### Records provided:
****

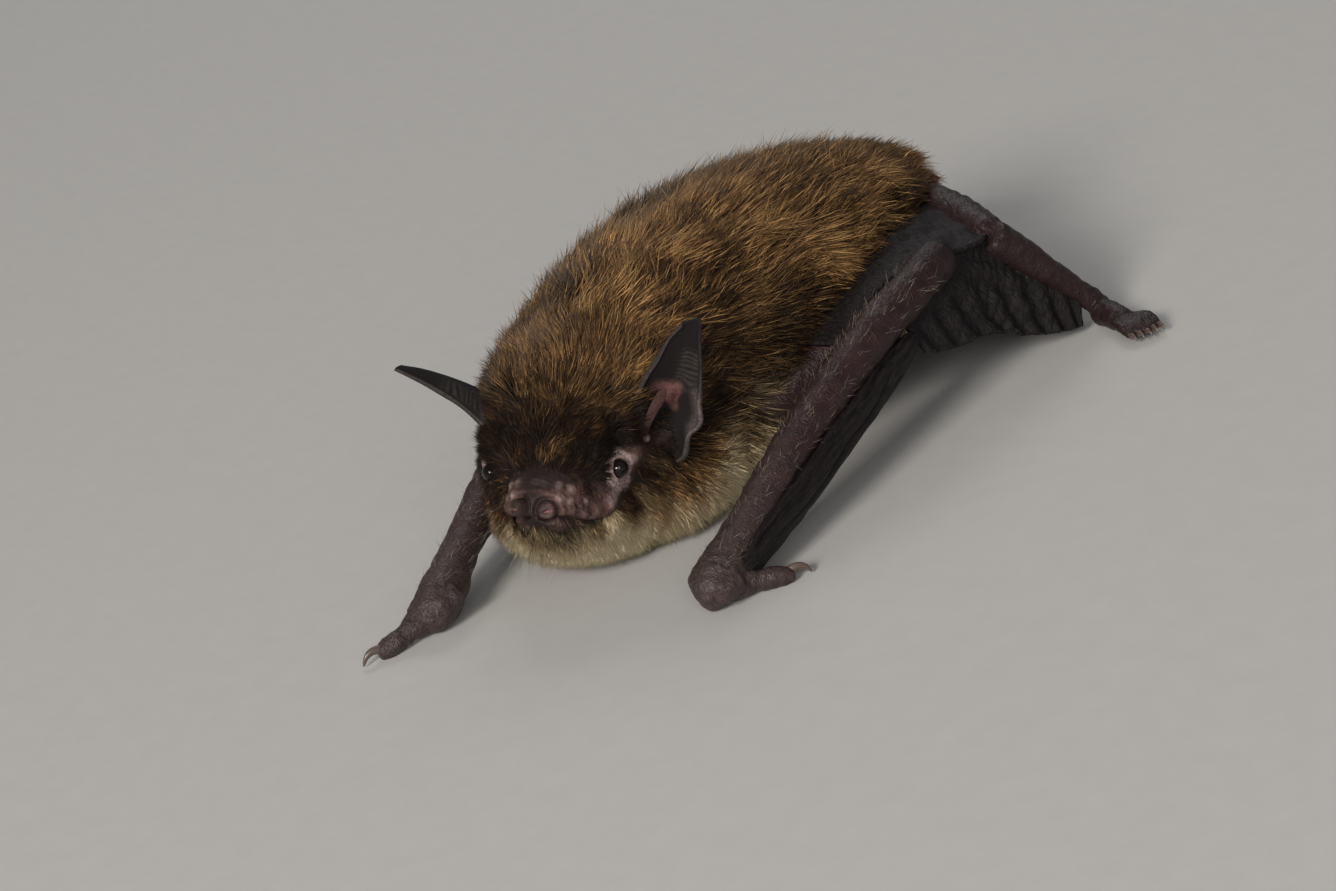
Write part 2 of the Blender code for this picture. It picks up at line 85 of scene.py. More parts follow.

****

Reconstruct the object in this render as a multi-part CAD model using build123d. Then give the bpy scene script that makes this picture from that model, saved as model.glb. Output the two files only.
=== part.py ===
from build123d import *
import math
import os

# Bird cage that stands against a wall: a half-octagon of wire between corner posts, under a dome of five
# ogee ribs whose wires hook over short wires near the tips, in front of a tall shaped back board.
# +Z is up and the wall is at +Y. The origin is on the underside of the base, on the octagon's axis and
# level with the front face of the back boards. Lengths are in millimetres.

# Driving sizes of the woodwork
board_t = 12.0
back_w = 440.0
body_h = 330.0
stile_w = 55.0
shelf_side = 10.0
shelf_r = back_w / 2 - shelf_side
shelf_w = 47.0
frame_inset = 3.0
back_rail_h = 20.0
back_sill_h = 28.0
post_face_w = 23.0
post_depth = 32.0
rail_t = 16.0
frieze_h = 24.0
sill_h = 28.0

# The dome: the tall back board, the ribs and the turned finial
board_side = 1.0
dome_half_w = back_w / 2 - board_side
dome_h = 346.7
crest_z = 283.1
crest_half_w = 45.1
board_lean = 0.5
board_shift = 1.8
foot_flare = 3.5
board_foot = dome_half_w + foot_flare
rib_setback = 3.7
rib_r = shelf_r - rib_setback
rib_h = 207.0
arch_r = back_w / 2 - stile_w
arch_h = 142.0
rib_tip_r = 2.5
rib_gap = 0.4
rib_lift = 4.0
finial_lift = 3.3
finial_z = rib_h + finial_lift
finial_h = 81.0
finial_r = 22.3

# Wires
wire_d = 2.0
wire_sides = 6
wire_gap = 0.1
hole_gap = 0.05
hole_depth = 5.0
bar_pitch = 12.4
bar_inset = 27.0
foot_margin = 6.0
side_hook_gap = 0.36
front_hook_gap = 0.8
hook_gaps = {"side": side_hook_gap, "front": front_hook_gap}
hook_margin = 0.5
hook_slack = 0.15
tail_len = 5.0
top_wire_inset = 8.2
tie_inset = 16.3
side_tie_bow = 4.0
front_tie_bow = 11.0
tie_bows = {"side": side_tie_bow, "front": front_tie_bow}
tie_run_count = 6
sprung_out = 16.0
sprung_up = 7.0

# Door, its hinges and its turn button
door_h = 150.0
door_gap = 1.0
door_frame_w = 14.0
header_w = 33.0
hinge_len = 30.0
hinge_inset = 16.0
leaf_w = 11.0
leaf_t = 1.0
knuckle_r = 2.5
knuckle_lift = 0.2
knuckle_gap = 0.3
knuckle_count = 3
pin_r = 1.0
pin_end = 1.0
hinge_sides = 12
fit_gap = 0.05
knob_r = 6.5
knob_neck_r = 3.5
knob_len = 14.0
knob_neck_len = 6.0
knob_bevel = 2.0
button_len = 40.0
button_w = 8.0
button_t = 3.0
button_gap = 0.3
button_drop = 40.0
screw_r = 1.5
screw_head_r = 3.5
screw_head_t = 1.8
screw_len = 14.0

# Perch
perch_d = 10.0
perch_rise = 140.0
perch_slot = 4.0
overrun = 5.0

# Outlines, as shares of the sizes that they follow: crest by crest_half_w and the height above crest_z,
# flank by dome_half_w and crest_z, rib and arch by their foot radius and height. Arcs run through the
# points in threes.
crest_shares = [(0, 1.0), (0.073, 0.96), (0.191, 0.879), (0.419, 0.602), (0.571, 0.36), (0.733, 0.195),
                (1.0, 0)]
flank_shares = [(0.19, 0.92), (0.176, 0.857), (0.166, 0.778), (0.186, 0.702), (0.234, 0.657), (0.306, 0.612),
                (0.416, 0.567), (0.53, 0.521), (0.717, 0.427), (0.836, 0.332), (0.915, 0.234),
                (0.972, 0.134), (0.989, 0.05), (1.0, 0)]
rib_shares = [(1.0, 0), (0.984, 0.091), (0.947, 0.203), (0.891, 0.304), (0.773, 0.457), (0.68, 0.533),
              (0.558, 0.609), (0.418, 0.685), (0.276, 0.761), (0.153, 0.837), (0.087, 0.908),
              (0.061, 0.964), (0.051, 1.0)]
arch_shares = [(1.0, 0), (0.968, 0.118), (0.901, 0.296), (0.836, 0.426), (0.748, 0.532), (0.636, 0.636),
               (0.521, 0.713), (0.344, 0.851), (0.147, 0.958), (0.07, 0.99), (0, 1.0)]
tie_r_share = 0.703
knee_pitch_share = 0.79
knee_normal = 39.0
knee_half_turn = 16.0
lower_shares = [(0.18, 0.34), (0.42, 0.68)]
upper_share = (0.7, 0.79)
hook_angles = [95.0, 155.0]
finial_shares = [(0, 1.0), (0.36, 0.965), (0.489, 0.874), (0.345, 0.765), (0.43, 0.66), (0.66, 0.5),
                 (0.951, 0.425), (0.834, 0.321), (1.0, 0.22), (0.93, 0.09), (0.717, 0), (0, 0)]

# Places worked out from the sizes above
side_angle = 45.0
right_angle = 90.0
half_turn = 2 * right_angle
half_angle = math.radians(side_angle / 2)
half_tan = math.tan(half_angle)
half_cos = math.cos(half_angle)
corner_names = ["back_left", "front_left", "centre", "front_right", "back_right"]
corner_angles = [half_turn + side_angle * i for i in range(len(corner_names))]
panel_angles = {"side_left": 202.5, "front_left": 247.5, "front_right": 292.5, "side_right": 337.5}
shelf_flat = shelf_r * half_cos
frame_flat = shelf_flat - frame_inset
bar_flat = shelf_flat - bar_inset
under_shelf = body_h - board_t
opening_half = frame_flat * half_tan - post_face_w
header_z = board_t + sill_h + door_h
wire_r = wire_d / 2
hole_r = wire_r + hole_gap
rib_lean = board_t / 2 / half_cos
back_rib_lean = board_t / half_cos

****

### Problem to solve:
Quote only the lines running from the line that holds "Reconstruct the object" to the line that holds "sprung_up = 7.0", both ends included.

### Response:
Reconstruct the object in this render as a multi-part CAD model using build123d. Then give the bpy scene script that makes this picture from that model, saved as model.glb. Output the two files only.
=== part.py ===
from build123d import *
import math
import os

# Bird cage that stands against a wall: a half-octagon of wire between corner posts, under a dome of five
# ogee ribs whose wires hook over short wires near the tips, in front of a tall shaped back board.
# +Z is up and the wall is at +Y. The origin is on the underside of the base, on the octagon's axis and
# level with the front face of the back boards. Lengths are in millimetres.

# Driving sizes of the woodwork
board_t = 12.0
back_w = 440.0
body_h = 330.0
stile_w = 55.0
shelf_side = 10.0
shelf_r = back_w / 2 - shelf_side
shelf_w = 47.0
frame_inset = 3.0
back_rail_h = 20.0
back_sill_h = 28.0
post_face_w = 23.0
post_depth = 32.0
rail_t = 16.0
frieze_h = 24.0
sill_h = 28.0

# The dome: the tall back board, the ribs and the turned finial
board_side = 1.0
dome_half_w = back_w / 2 - board_side
dome_h = 346.7
crest_z = 283.1
crest_half_w = 45.1
board_lean = 0.5
board_shift = 1.8
foot_flare = 3.5
board_foot = dome_half_w + foot_flare
rib_setback = 3.7
rib_r = shelf_r - rib_setback
rib_h = 207.0
arch_r = back_w / 2 - stile_w
arch_h = 142.0
rib_tip_r = 2.5
rib_gap = 0.4
rib_lift = 4.0
finial_lift = 3.3
finial_z = rib_h + finial_lift
finial_h = 81.0
finial_r = 22.3

# Wires
wire_d = 2.0
wire_sides = 6
wire_gap = 0.1
hole_gap = 0.05
hole_depth = 5.0
bar_pitch = 12.4
bar_inset = 27.0
foot_margin = 6.0
side_hook_gap = 0.36
front_hook_gap = 0.8
hook_gaps = {"side": side_hook_gap, "front": front_hook_gap}
hook_margin = 0.5
hook_slack = 0.15
tail_len = 5.0
top_wire_inset = 8.2
tie_inset = 16.3
side_tie_bow = 4.0
front_tie_bow = 11.0
tie_bows = {"side": side_tie_bow, "front": front_tie_bow}
tie_run_count = 6
sprung_out = 16.0
sprung_up = 7.0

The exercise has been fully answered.